Cooler temperatures in the last week had many people thinking autumn, which will officially arrive next Monday with the autumnal equinox. Although most trees are still green, leaves are starting to change colors, with some maples and sumac showing reds and ash trees starting to turn yellow and purple. Colors have reached about 25 percent in some counties on the Department of Tourism’s Fall Color Report (exit DNR).
Most trails are once again in good condition with repairs from recent storm damage completed. Washouts on the popular Sunset Bike Trail at Peninsula State Park have been filled and the trail reopened. The Black River State Forest and Jackson County ATVs trails are open and in good condition.

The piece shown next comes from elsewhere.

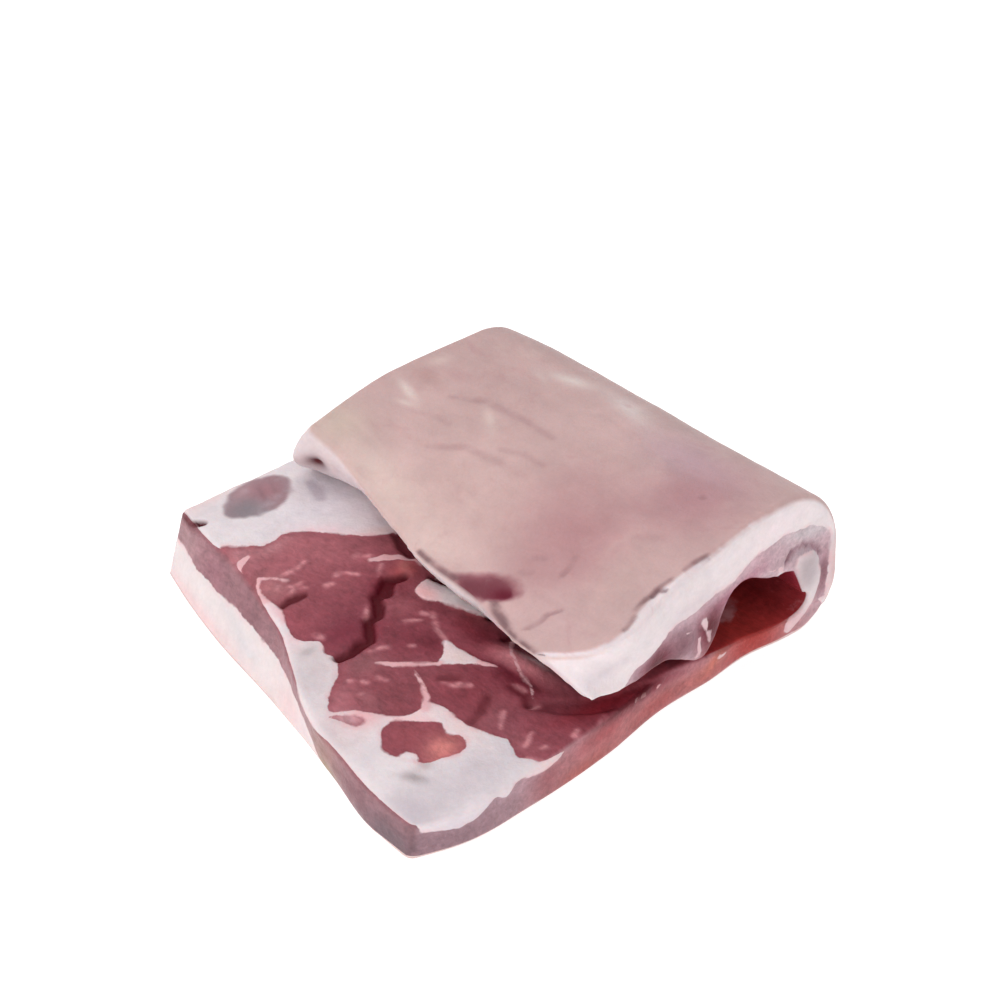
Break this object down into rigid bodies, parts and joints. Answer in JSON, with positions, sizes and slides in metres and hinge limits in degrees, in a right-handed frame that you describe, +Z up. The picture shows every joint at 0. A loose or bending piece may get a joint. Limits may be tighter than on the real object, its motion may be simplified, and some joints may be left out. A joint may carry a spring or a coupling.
{
  "type": "pork belly slab",
  "caption": "Raw pork belly slab with its rind on, folded over once so that lean and fat show on the lower layer and pale rind on the upper one.",
  "frame": {"origin": "under the middle of the folded slab's box, on the surface that it rests on", "axes": "+Z up; Y along the fold, which lies on the +X side; the free edges of both layers face -X, and the -Y end is the one where the flap reaches furthest over the lower layer"},
  "size_m": [0.253, 0.2412, 0.082],
  "materials": {
    "belly": "moist raw meat: pale rosy rind, creamy white fat and dusky red lean"
  },
  "bodies": {
    "root": {"belly_slab": "belly"}
  },
  "joints": []
}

Water levels have started to drop on the lakes, rivers and streams, but they still remain high for this time of year. With high water levels and cool temperatures, fishing pressure has shown a sharp decline on most waters across the Northwoods. Bass fishing continues to be especially erratic and both largemouth and smallmouth have been tough to find. There have still been a fair number of musky anglers getting out and for the last few days, they have been enjoying some decent weather conditions and pretty good success. In the south, there have been some good catches of walleyes in the Rock River.
Poor weather also kept fishing pressure down on Green Bay, but there was some good musky fishing along the west shore with multiple catches reported by some boats. Along Lake Michigan, salmon and trout continue to move in along shore and fishing pressure was heavy on some piers and harbors, but there have only been a few reports of fish moving upstream on the Kewaunee and Ahnapee rivers.
The archery and crossbow opener had many reports of successful hunters bagging nice bucks, including quite a few with antlers still in velvet and hunters are reminded to contact a conservation warden for a permit if they want to keep those antlers. Many bucks are also being seen with polished antlers now. Cool weather has deer very active and deer movement will increase as the ground vegetation begins to turn brown and deer start thinking about breeding.
Many birds can be seen preparing for migration, while others are well on their way. Cranes and geese have been spotted gathering in fields in large numbers in the Sauk Prairie area. Robins and other resident birds are beginning to group up getting ready to head south. The migratory Canada geese that nest in Canada and migrate through Wisconsin in spring and fall are starting to build up in the Horicon and Theresa marsh areas.
Warm evening rains during this time tend to encourage frogs, toads and salamanders to migrate towards their wintering sites. On sunny days, you can expect to see snakes sunning themselves on the trails and travelling toward their winter hibernating spots. Monarch butterflies are gathering in small groups called flutters and the best time to see them is late afternoonson sunny, warm days.
Purple, blue, yellow, and white explosions of asters and goldenrods have come to life in the grasslands. Bonesets and brown-eyed susans are also still blooming.